I dont know if Id run it ALL the time, but every so often if I wanted to turn the boost up and have some fun, Id go for it.

ChrisD
04-09-2009, 06:03 PM
Here's the low-down, and I'm taking this from wikipedia and stripped down to what is relevant and thrown in my 2c where I wanted.

Fuel Economy

In theory, all fuel-driven vehicles have a fuel economy (measured as miles per US gallon, or liters per 100 km) that is directly proportional to the fuel's energy content. In reality, there are many other variables that come in to play that affect the performance of a particular fuel in a particular engine. Ethanol contains approx. 34% less energy per unit volume than gasoline, and therefore in theory, burning pure ethanol in a vehicle will result in a 34% reduction in miles per US gallon, given the same fuel economy, compared to burning pure gasoline. This assumes that the octane ratings of the fuels, and thus the engine's ability to extract energy from the fuels, are the same. For E10 (10% ethanol and 90% gasoline), the effect is small (~3%) when compared to conventional gasoline, and even smaller (1-2%) when compared to oxygenated and reformulated blends. However, for E85 (85% ethanol), the effect becomes significant. E85 will produce lower mileage than gasoline, and will require more frequent refueling. Actual performance may vary depending on the vehicle. Based on EPA tests for all 2006 E85 models, the average fuel economy for E85 vehicles resulted 25.56% lower than unleaded gasoline.

Performance

Pure ethanol has a octane rating of 105 PON (129 RON), whereas Canadian 91 PON fuel has a RON of 96. This is why companies like Husky/Mowhawk offer the higher 94 (PON) instead of the typical 91 (PON).

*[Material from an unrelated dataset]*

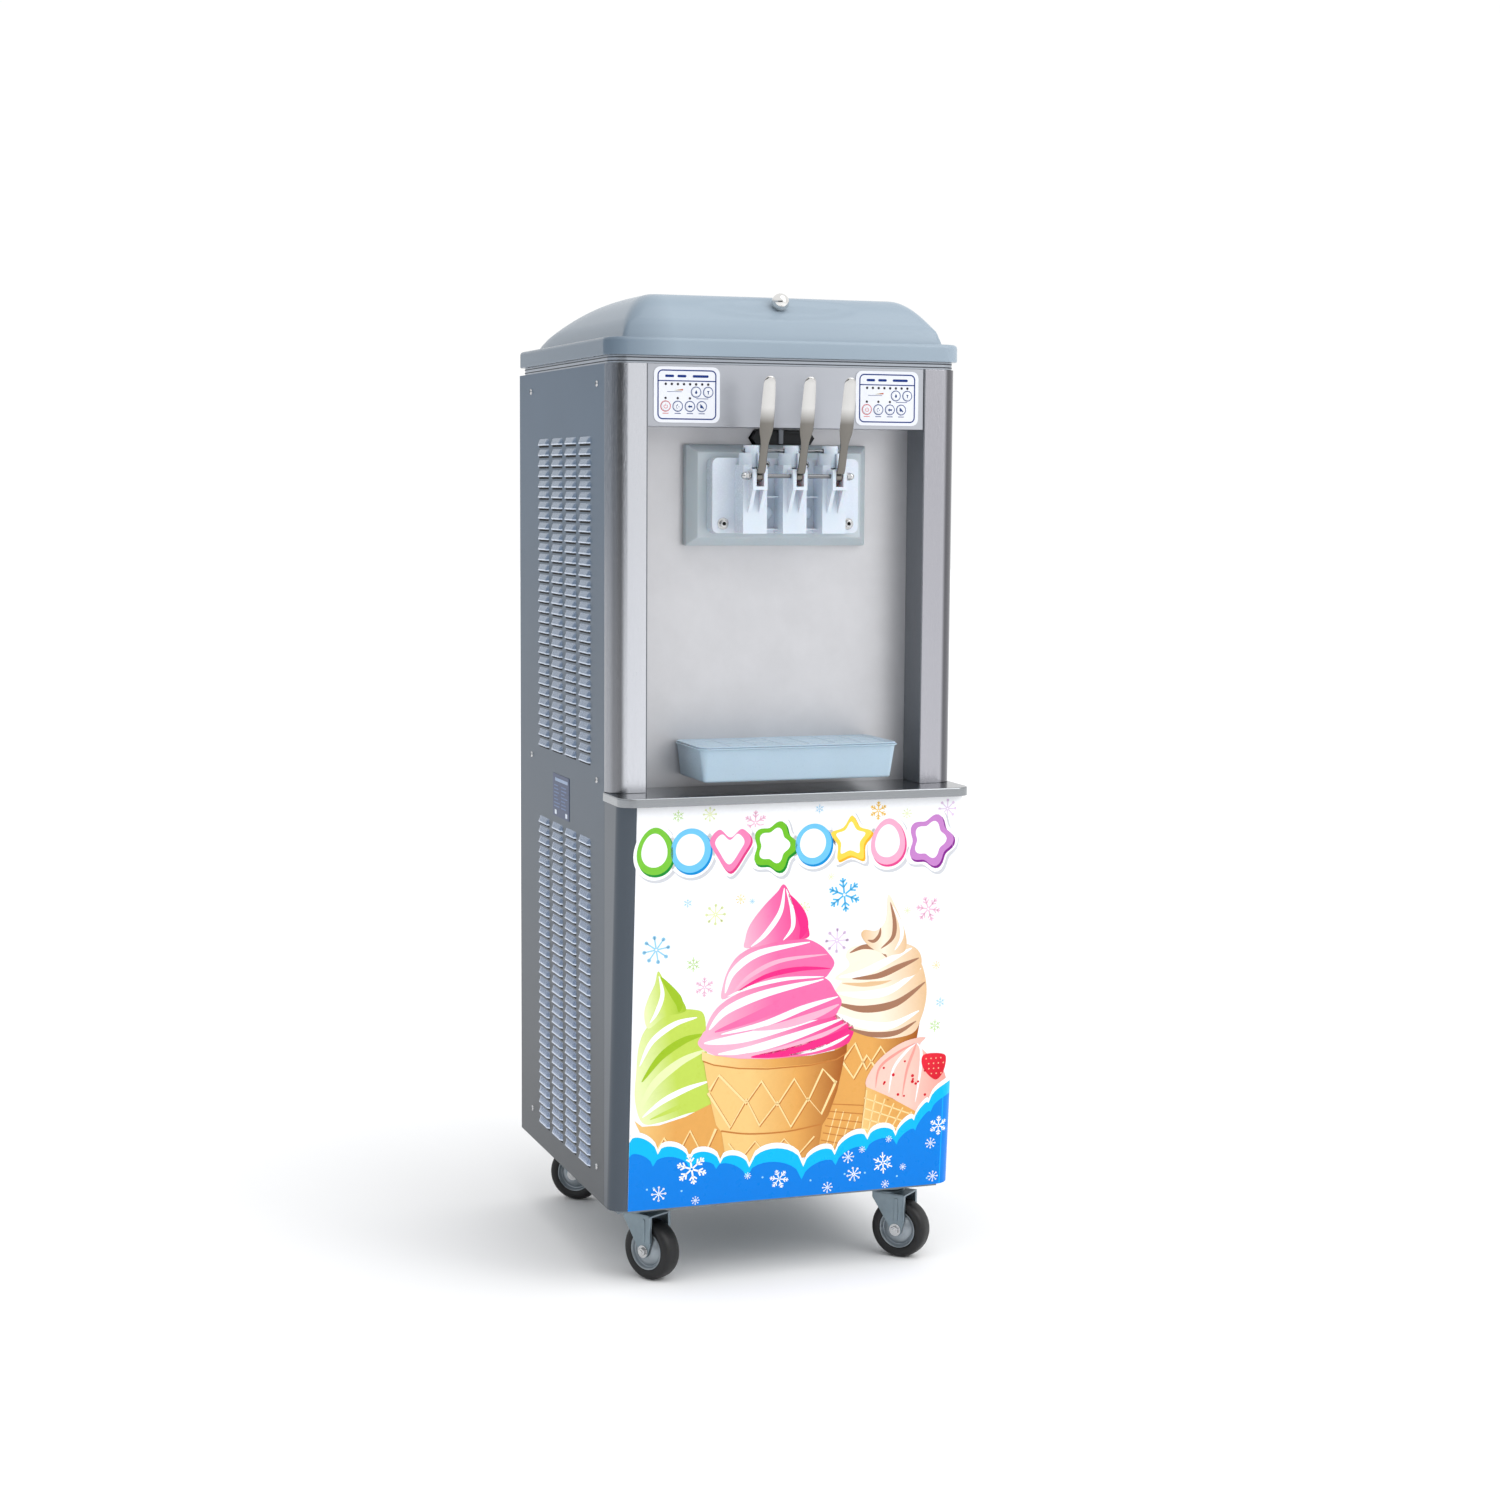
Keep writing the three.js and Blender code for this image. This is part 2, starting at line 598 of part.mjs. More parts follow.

Before this comes up: Canada uses PON, Japan uses RON. Your JDM engine IS NOT TUNED FOR 100 OCTANE!

Anyways, higher octane fuel allows you to up the boost and timing and make more power, even though ethanol releases less energy per unit. The higher octane will more than make up for it.

Fuel System Problems

Several of the outstanding ethanol fuel issues are linked specifically to fuel systems. Fuels with more than 10% ethanol are not compatible with non E85-ready fuel system components and may cause corrosion of iron components. Ethanol fuel can negatively affect electric fuel pumps by increasing internal wear,. cause undesirable spark generation, and is not compatible with capacitance fuel level gauging indicators and may cause erroneous fuel quantity indications in vehicles that employ that system.

Using 100% ethanol fuel decreases fuel-economy by 15-30% over using 100% gasoline; this can be avoided using certain modifications that would, however, render the engine inoperable on regular petrol without the addition of an adjustable ECU. Tough materials are needed to accommodate a higher compression ratio to make an ethanol engine as efficient as it would be on petrol; these would be similar to those used in diesel engines which typically run at a CR of 20:1, versus about 8-12:1 for petrol engines.

ChrisD's Experience

I have been running E10 for several years now with zero issues. I find that it significantly reduces detonation/knock over traditional 91 octane fuels such as Shell and Petro-Canada. I can safely run more ignition timing and boost without issue, and thus make more horsepower.

No troubles at all with my Walbro fuel pump or fuel lines, hoses, etc.

As for fuel economy, I have no idea since I didn't buy a GT4 for that!

:D

ChrisD
04-09-2009, 06:12 PM
Looked it up for reference

Husky / Mowhawk uses E10
http://www.huskyenergy.com/ourproducts/canada/ethanol/

Petro-Canada uses E10 ONLY in "selected markets". Most markets use no ethanol.
http://www.petro-canada.ca/en/productsandservices/314.aspx
http://retail.petro-canada.ca/en/formycar/143.aspx

Shell Canada does not claim or market the use of ethanol in their fuels
http://www.shell.ca/home/Framework?siteId=ca-en&FC2=/ca-en/html/iwgen/shell_for_motorists/zzz_lhn.html&FC3=/ca-en/html/iwgen/shell_for_motorists/fuels/gasoline/gas_gold.html

renegadex
04-09-2009, 07:02 PM
They have had 10% ethanol in gas here in the US for a very long time. I have use it for years and have never had a problem with any of my cars. They have all been older vehicles too.